EXERCISE AIM:
Copy these lines exactly and nothing else: from the line holding "columns = lines(LINES_ACROSS, EDGE_INSET)" to the line holding "skin side down.", both lines included.

───

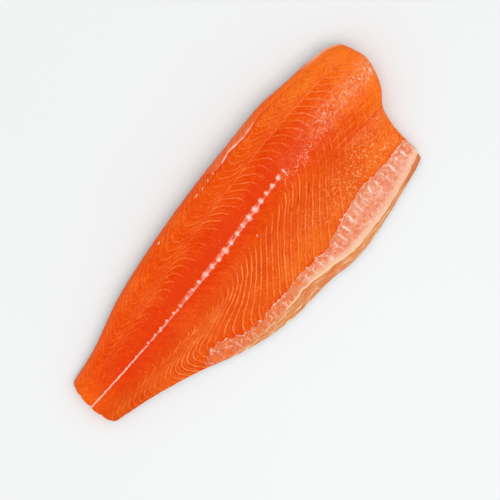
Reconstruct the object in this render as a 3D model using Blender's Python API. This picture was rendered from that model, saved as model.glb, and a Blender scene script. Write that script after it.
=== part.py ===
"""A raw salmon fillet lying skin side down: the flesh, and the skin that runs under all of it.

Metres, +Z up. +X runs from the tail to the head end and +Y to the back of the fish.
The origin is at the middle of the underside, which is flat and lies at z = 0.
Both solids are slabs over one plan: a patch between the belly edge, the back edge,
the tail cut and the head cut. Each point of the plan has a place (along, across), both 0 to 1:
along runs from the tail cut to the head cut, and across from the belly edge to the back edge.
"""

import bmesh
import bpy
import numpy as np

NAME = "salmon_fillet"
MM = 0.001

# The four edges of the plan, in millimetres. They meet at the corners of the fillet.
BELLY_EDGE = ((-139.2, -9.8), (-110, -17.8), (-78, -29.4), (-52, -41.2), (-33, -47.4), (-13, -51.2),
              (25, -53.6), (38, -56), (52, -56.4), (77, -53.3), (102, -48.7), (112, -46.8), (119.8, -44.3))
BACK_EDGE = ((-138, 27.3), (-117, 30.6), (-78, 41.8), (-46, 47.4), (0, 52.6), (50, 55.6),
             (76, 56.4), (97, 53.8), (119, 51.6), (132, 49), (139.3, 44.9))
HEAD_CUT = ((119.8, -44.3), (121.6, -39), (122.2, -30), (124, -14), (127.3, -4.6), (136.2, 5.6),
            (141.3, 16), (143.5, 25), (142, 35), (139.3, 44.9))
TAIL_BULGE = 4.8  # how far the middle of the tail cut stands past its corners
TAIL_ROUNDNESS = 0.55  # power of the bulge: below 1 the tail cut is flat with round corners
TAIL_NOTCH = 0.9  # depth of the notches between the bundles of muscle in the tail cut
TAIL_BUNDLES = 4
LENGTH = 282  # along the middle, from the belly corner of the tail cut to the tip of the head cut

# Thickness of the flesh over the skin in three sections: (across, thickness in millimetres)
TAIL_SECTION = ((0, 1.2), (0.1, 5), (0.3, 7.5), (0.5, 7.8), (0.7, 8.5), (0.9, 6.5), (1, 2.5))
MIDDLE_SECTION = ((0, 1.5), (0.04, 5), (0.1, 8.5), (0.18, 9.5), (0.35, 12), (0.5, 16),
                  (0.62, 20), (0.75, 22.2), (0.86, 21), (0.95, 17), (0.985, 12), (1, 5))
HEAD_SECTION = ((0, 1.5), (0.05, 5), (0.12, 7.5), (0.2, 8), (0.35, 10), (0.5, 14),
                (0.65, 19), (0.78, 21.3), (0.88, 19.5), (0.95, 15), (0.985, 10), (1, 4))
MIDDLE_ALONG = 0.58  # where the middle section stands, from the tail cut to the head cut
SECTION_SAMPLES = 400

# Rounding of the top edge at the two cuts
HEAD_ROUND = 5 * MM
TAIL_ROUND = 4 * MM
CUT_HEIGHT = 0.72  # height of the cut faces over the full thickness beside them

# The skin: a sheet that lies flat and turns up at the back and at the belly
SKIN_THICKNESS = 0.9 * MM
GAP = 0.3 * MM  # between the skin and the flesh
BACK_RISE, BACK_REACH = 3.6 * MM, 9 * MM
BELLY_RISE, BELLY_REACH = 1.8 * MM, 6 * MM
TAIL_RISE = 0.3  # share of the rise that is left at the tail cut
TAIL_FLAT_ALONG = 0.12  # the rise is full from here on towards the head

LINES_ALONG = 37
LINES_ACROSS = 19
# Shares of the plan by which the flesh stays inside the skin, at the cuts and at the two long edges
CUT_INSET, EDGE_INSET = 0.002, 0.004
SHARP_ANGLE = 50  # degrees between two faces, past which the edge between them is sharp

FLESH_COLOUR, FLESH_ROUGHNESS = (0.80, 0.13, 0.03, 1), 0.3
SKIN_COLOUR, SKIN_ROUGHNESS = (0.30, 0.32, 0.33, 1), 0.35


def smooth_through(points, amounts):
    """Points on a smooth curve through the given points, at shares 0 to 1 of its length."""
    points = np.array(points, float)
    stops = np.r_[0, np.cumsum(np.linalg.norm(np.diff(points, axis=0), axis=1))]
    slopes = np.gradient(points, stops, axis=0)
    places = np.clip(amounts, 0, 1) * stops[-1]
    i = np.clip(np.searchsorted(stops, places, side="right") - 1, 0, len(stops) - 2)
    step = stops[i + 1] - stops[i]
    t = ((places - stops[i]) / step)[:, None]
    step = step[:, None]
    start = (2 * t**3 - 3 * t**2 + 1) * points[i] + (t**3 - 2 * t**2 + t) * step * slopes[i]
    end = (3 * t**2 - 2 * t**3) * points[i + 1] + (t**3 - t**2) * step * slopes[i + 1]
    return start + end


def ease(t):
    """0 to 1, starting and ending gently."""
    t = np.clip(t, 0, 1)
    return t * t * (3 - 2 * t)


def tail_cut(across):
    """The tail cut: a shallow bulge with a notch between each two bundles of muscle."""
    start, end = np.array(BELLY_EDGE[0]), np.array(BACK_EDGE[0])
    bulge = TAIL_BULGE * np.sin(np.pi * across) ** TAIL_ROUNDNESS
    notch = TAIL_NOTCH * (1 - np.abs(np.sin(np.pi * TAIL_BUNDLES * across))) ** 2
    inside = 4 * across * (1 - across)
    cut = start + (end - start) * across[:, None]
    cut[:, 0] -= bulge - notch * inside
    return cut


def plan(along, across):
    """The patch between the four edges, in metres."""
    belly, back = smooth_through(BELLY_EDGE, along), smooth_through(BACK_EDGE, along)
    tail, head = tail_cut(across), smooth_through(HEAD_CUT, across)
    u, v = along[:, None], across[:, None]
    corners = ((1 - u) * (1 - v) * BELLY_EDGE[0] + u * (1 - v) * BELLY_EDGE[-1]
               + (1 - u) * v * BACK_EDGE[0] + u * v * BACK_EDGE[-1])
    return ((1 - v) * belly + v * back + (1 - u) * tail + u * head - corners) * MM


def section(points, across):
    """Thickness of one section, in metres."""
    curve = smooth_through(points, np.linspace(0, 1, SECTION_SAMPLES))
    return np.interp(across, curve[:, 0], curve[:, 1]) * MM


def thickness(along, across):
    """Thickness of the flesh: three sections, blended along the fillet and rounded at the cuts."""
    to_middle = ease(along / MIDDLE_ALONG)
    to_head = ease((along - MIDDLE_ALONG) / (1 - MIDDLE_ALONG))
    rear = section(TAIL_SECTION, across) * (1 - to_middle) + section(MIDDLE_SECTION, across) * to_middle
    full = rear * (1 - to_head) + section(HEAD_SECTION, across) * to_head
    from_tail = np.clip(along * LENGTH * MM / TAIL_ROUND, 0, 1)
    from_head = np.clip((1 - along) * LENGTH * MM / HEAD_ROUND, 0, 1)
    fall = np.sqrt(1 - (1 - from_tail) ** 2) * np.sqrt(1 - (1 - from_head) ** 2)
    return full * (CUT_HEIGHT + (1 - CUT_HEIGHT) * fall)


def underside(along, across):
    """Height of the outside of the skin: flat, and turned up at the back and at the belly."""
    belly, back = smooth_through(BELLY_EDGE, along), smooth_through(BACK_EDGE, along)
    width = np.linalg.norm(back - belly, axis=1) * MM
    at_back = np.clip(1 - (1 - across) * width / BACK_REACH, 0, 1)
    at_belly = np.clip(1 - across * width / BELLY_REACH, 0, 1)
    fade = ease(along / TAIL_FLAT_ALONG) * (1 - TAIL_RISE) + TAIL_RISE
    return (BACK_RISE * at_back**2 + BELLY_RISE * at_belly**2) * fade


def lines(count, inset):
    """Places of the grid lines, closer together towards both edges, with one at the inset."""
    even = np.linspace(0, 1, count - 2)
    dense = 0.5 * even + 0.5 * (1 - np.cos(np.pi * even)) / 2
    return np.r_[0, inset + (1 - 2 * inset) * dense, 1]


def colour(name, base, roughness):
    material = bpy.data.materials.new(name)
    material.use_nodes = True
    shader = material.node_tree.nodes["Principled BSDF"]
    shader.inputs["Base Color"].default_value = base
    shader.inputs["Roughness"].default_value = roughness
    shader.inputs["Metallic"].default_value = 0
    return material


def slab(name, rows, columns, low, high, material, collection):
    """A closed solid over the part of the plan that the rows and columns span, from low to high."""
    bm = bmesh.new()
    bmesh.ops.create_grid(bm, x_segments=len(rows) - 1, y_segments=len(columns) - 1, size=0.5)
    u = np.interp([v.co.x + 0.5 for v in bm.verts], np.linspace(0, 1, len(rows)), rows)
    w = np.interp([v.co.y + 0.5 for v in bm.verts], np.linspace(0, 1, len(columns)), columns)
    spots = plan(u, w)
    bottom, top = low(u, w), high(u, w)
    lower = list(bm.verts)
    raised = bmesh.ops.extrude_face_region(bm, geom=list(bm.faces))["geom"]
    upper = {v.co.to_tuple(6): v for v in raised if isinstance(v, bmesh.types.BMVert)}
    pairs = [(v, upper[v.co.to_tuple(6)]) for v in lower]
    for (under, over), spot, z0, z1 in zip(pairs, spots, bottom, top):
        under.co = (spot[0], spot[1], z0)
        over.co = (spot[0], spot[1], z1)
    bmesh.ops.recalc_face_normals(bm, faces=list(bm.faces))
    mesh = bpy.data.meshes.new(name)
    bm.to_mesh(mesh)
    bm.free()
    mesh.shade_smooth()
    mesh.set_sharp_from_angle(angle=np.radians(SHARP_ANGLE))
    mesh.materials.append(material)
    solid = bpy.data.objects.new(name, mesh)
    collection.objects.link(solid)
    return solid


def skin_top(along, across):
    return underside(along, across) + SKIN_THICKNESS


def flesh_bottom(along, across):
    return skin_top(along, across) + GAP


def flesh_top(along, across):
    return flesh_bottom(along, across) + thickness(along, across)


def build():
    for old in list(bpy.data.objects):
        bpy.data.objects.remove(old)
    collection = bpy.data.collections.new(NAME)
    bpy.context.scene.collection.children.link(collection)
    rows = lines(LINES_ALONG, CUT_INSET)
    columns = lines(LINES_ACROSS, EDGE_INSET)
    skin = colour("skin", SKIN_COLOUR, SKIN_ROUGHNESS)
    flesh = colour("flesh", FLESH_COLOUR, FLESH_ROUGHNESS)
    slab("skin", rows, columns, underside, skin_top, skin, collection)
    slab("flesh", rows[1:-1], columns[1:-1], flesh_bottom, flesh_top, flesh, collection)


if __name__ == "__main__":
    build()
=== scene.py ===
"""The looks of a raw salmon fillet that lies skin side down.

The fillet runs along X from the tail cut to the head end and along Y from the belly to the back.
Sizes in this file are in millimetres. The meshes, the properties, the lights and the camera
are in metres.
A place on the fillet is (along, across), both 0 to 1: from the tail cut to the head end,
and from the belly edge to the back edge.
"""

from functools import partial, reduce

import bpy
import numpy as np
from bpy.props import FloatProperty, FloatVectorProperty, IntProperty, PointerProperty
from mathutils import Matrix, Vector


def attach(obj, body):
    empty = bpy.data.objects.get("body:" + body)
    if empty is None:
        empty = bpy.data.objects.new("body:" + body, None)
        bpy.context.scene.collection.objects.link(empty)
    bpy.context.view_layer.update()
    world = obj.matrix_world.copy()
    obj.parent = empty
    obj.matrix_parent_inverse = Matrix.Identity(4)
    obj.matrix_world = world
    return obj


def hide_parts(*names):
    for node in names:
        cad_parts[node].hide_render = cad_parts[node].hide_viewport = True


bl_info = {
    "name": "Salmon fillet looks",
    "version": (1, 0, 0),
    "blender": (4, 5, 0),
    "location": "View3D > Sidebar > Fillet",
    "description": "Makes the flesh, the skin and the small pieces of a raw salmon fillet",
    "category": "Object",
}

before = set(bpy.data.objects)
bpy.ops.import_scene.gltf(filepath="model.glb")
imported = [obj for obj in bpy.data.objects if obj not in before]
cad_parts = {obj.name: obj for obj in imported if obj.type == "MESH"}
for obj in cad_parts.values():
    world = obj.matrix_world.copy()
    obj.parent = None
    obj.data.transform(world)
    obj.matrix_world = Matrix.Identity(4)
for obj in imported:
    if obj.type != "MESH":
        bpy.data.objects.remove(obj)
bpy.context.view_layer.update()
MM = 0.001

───

FINAL RESULT:
    columns = lines(LINES_ACROSS, EDGE_INSET)
    skin = colour("skin", SKIN_COLOUR, SKIN_ROUGHNESS)
    flesh = colour("flesh", FLESH_COLOUR, FLESH_ROUGHNESS)
    slab("skin", rows, columns, underside, skin_top, skin, collection)
    slab("flesh", rows[1:-1], columns[1:-1], flesh_bottom, flesh_top, flesh, collection)


if __name__ == "__main__":
    build()
=== scene.py ===
"""The looks of a raw salmon fillet that lies skin side down.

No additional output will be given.